All of this is meant to foster the kind of obedience that drove the first disciples and is at the heart of the members of the church. That’s why I find it so troubling when certain priests and even some bishops immediately denounce controversial stands that the Vatican takes. Sometimes even before reading the document, the priests air their “grievances” in public and create a culture of disobedience.

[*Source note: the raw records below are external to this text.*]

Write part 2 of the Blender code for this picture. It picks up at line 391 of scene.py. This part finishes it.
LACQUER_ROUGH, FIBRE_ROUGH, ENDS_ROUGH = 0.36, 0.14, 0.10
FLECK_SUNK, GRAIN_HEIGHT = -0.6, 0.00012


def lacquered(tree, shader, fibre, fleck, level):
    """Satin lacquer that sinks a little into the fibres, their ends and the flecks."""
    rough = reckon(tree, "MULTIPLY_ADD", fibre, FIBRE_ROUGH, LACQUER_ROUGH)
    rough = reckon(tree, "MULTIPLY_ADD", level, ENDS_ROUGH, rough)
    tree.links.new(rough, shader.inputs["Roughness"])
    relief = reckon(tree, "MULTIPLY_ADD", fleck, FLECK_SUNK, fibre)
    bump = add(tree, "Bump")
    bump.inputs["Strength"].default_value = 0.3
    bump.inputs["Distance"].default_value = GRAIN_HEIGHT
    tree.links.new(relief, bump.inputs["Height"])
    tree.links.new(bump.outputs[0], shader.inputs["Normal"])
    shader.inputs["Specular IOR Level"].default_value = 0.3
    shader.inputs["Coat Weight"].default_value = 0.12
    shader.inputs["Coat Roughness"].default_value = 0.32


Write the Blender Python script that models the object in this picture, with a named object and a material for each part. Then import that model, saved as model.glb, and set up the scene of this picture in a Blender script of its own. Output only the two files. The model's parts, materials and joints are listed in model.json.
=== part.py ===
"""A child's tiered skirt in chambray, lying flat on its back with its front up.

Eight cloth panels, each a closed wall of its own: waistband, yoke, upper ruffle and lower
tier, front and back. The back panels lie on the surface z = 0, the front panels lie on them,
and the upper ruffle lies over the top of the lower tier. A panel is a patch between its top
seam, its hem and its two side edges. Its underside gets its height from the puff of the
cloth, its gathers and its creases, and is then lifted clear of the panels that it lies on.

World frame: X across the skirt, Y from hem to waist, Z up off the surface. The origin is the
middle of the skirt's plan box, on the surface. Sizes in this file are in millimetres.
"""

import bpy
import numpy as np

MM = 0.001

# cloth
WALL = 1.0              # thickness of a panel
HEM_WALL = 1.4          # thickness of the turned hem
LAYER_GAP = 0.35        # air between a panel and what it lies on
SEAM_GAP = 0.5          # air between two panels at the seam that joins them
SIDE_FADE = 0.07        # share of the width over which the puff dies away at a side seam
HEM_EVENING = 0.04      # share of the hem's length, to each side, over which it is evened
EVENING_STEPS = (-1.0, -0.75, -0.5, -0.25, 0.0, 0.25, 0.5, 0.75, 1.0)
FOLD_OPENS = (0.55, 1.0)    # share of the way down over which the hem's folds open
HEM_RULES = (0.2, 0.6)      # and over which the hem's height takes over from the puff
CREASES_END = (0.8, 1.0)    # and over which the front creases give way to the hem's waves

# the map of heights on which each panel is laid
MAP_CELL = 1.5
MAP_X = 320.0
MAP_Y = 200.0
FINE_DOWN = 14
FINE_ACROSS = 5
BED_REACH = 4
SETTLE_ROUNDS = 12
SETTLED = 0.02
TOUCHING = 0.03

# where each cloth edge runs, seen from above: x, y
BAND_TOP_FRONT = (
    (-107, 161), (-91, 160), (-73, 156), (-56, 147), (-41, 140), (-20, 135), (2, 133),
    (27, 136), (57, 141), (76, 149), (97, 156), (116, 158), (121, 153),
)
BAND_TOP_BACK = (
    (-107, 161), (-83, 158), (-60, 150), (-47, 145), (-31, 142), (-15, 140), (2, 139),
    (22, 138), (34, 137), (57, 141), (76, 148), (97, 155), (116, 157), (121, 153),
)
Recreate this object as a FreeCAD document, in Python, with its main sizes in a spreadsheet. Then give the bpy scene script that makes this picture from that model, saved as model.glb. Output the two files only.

If we are to be faithful followers of Jesus, we must be obedient to his word. That means we listen to the leaders that he has set to lead the church, the bishops along with their head the Pope, and be open that, sometimes, church teaching is slow in changing because the church is very cautious. And sometimes the church is not going to go the way we’d like them to go. We must be like the first disciples and obediently follow the voice of Christ and his successors, the bishops.